One way to represent the range of uncertainty in projections is to simply average all the available model simulations, bounded by error bars showing the highest and lowest simulation. This is an agnostic solution that doesn’t attempt to judge the quality of each model. But another approach is to use a weighted average, scoring each model in some way to generate what is hopefully a more realistic projection. That way, adding several versions of a model that gets drastically different results, for example, wouldn’t unduly shift your overall answer.
A new study led by Lukas Brunner at ETH Zurich uses an established method to weight the new model simulations based on how accurately they match the past few decades, as well as on how closely related each model is.
While the different climate models out there provide very beneficial independent checks, they’re not entirely independent. Some models were birthed from others, some share components, and some share methods. Dealing with this situation isn’t as simple as checking a GitHub fork history. In this case, the researchers analyze the spatial patterns of temperature and air pressure to calculate similarity between models. The more similar two models are, the more methods or code they are assumed to share, so each gets a little less influence in the overall average. This process minimizes the effect of double-counting models that aren’t really independent of each other.

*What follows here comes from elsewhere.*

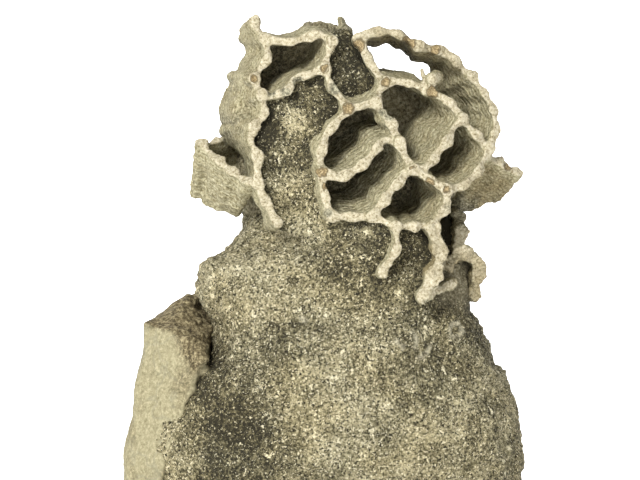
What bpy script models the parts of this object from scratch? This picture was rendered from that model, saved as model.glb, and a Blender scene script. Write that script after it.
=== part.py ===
"""Fossil coral head: a chain coral (Halysites type) weathered half free of its limestone.

Walls of linked tubes, one tube wide, wind over a lump of grey limestone and meet at junctions.
Between them lie round openings: some are weathered out to deep pockets, one of them right
through, and some are still full of rock. A paler block at the lower left is freshly broken.

Frame: metres, +Z up, the weathered face looks along -Y, and the origin is on the flat base.
Tables are in millimetres, in the order x, y, z.
"""
import bmesh
import bpy
from math import cos, pi, sin
from mathutils import Vector, noise

MM = 0.001

# Driving dimensions, mm
TUBE_PITCH = 3.3          # from one tube of the chain to the next
TUBE_WIDTH = 2.05         # across a wall at the middle of a tube
PINCH_WIDTH = 1.3         # across a wall where two tubes join
JUNCTION_WIDTH = 2.5      # across the tube where three walls meet
FREE_END_WIDTH = 1.7      # across the last tube of a wall that ends free
RIM_WAVE = 0.35           # how far the weathered rim rises at each tube
JUNCTION_RISE = 0.5       # how far a junction's tube stands in front of the rim line
JUNCTION_OVERRUN = 0.2    # and how far it runs past the roots
CLEARANCE = 0.3           # left between the walls and the rock that holds them
FILL_BACK = -2.0          # y to which the rock in a filled opening runs back
FILL_LEAN = (-1.5, 9, 1)  # from front to back of a filled opening where it has no wall
BASE_BOX = (90, 70, 20)   # cutter that leaves the base flat at z = 0
ROCK_RELIEF = 0.9         # height of the rock's gentle lumps
RELIEF_SCALE = 9.0        # their breadth
ROCK_SEGMENTS = 24        # points round each section of the rock
ROCK_ROUNDNESS = 2.5      # 2 is an ellipse, more is boxier
JUNCTION_SIDES = 7
STATIONS_PER_TUBE = 3

# Junctions and free ends: where the rim is, and where the same point roots in the rock
JUNCTIONS = {
    "peak": ((-10.5, -10.5, 75), (-12, -1, 74)),
    "crown_nw": ((-9, -12.5, 72), (-12, -2, 72.5)),
    "crown_w": ((-10.5, -14, 66), (-14, -3, 66.5)),
    "crown_sw": ((-9.5, -14.5, 63.5), (-15.5, -3, 61.5)),
    "crown_ne": ((1, -14, 71.5), (-1, -3, 73)),
    "crown_se": ((0, -14.5, 67.5), (-2.5, -4, 68.5)),
    "cap_nw": ((5, -11.5, 72), (4.5, -1, 71)),
    "cap_sw": ((3.5, -15.5, 61.5), (0.5, -4, 64)),
    "cap_se": ((9, -13.5, 65.5), (6, -2, 67)),
    "ear_ne": ((7.5, -15, 62.5), (4, -4, 65.5)),
    "ear_se": ((11, -16.5, 56.5), (7, -4, 60)),
    "ear_sw": ((-0.5, -16.5, 52), (-4, -4, 55)),
    "slot_e": ((13, -17, 52.5), (8.5, -4, 56)),
    "slot_se": ((7, -17.5, 45.5), (3, -5, 49)),
    "slot_sw": ((1, -17, 45.5), (-2.5, -5, 48.5)),
    "lap_ne": ((10.5, -17.5, 44), (7, -6, 47)),
    "cave_se": ((16, -16, 44), (12, -5, 46.5)),
    "cave_ne": ((18, -16, 49.5), (13.5, -4, 52.5)),
    "big_e": ((20.5, -14, 60), (15, -3, 63)),
    "arch_top": ((14, -10.5, 71), (14, 3, 70)),
    "arch_shoulder": ((22, -9, 66.5), (17, 1, 65)),
    "flank_n": ((24.5, -11.5, 55.5), (18, -2, 58)),
    "flange_root": ((24, -11, 55), (19, -1, 46)),
    "flange_tip": ((29, -7, 52), (25.5, -2, 48)),
    "flange_heel": ((20, -4.5, 46), (19, 0, 46)),
    "cup_tip": ((-18.5, -7, 56.5), (-19.5, 1, 49)),
    "cup_heel": ((-11, -13, 50.5), (-13.5, -3, 46)),
    "tall_w": ((-10.5, -14, 59), (-15, -3, 58.5)),
    "cup_ne": ((-10, -14, 54.5), (-11.5, -2, 55)),
    "cup_se": ((-10, -13.5, 50.5), (-11.5, -3, 50.5)),
    "cup_back": ((-13, 1, 57), (-12.5, 3, 52)),
    "tall_foot": ((-7, -15, 44.5), (-8.5, -7, 44)),
    "lap_foot": ((8.5, -17.5, 37), (7.5, -10, 37)),
    "knob": ((14.5, -18, 33.5), (14, -10, 34)),
    "lobe_n": ((18, -12, 38), (17, -4, 38)),
    "lobe_s": ((22.5, -8, 33.5), (20, -1, 34)),
    "stub_s": ((20, -10, 40.5), (18, -1, 40)),
    "stub_n": ((20.5, -8.5, 43.5), (18.5, -1, 43)),
    "bulge": ((19, -13, 35.5), (18, -6, 36)),
}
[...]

Generally, the more important factor for weighting was the models’ ability to re-create the past. Obviously, models have to demonstrate skill in matching real-world data before you trust their projections of the future. All models are tested this way during their development, but they won’t end up with identical fits to the past—especially given that the past is complicated, so the models can be compared based on regional temperatures, precipitation, air pressure, and so on.
The researchers used five key properties from global datasets spanning 1980 to 2014. Each model was scored based on how accurately it matched temperatures, temperature trends, temperature variability, air pressures, and air pressure variability.
Don’t be so sensitive
This process ends up down-weighting the models with the highest climate sensitivity, as they don’t fit past observations as well. For example, using one metric of sensitivity called “Transient Climate Response,” the average before weighting is 2°C, with error bars spanning 1.6-2.5°C. But after weighting the models, the average drops slightly to 1.9°C, and the error bars shrink to 1.6-2.2°C. (That range lines up pretty nicely with recent estimates of the real value.)
Apply this to future projections of warming and something similar happens. In a high-emissions scenario, 21st century warming goes from 4.1°C (3.1-4.9°C) down to 3.7°C (3.1-4.6°C). In the low-emissions scenario, average projected warming of 1.1°C (0.7-1.6°C) decreases to 1.0°C (0.7-1.4°C) after weighting.
The upshot here is that there’s no indication that the state of scientific knowledge has changed. As a consequence of ongoing development—particularly attempts to improve the realism of simulated clouds—some models became more sensitive to greenhouse gas increases, so they project stronger future warming. But it doesn’t seem to have made them better representations of Earth’s climate as a whole. Rather than worrying that the physics of climate change are even worse than we had thought, we can keep our focus on the urgent need to eliminate greenhouse gas emissions.